Digital technologies and services have taken the aircraft cabin by storm, and the digital transformation is now headed for the cockpit, allowing aircraft to share and receive data online during flight. Digital solutions for inflight cockpit connectivity are already available, and it is now possible for aircraft to receive updated weather forecasts and to share real-time information about their position. In this way connectivity will make flying more efficient, as the exchange of data can be used to optimise flight routes. This efficiency will help avoid delays, save fuel, reduce environmental impact, and ultimately bring down costs.

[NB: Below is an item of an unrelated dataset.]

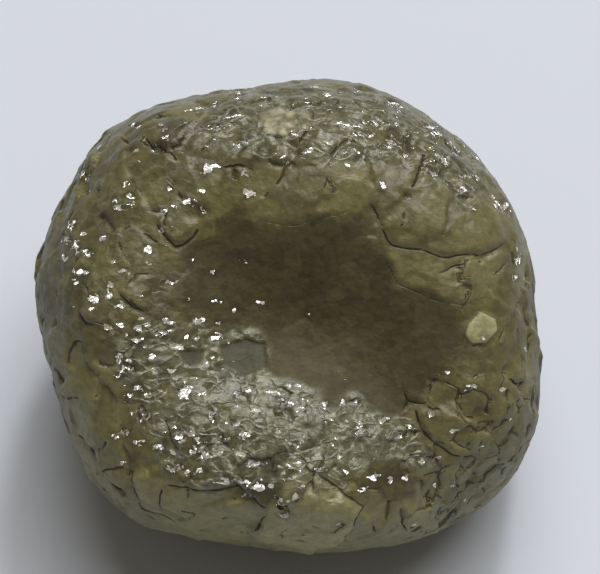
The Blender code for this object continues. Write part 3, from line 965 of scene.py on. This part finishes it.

The many opportunities offered by cockpit connectivity solutions are in stark contrast to the cockpit of today, as all the information needed for a flight must be brought on to the aircraft before take-off, with communication during the flight achieved via voice or small text messages. Fortunately, the aviation industry is slowly embracing the connected cockpit. Before the Covid-19 pandemic, carriers were testing new solutions – Alaska Airlines’ trial of NASA’s Traffic Aware Strategic Aircrew Requests (TASAR) and Traffic Aware Planner (TAP) technologies, for example.
Cockpit applications are already subject to rigorous testing and certification, and for good reason. As cockpit applications will come to rely on connectivity, thorough testing of application behaviour under different link conditions will be important for certification. In other segments relying on satellite connectivity, emulated satellite links are already used for verification purposes.
Emulated tests grant full control
Real-life aircraft tests are expensive and time-consuming and, more importantly, not a reliable option for verification under different satellite link impairments such as latency, fading and congestion. An emulated test, on the other hand, is a much more reliable, cheaper and swifter option, because it allows developers to test their application in any scenario – independent from available aircraft or network conditions.
An emulated satellite link gives developers full control of the test setup, enabling them to emulate different kinds of satellite link behaviours, e.g. rough weather, satellite link impairments, handovers, or satellite link drops. This emulation allows developers to test the application’s’ performance and usability thoroughly when exposed to different conditions.
To obtain certification, proof of requirement fulfilment, and robustness to abnormal situations must be provided. This is possible with the use of code measurement tools in a fully managed testbed. Developers can measure the test’s coverage directly in the code of the application in order to make sure that all critical code is covered. Measurement tools are used to instrument the source code of the application. During test execution, these tools will provide data that indicates which parts of the code have been executed, and make suggestions for missing test cases.
With the growing market for connectivity in aircraft – both in the cabin and the cockpit – the demand for more intelligent test solutions is also increasing. Combining managed and emulated testbeds and visibility into code coverage, end-to-end tests lead to more efficient testing and more accurate test results. This will also shorten the test time and thus the time to market for new applications, giving developers a competitive edge.
For the airline companies, better testing will lead to a safer journey towards the connected cockpit, with reliable applications. With the connected cockpit comes the benefits of updated information, passenger lists, weather reports, and connectivity to the air traffic management – all things that ease the pilot’s job and make flying safer.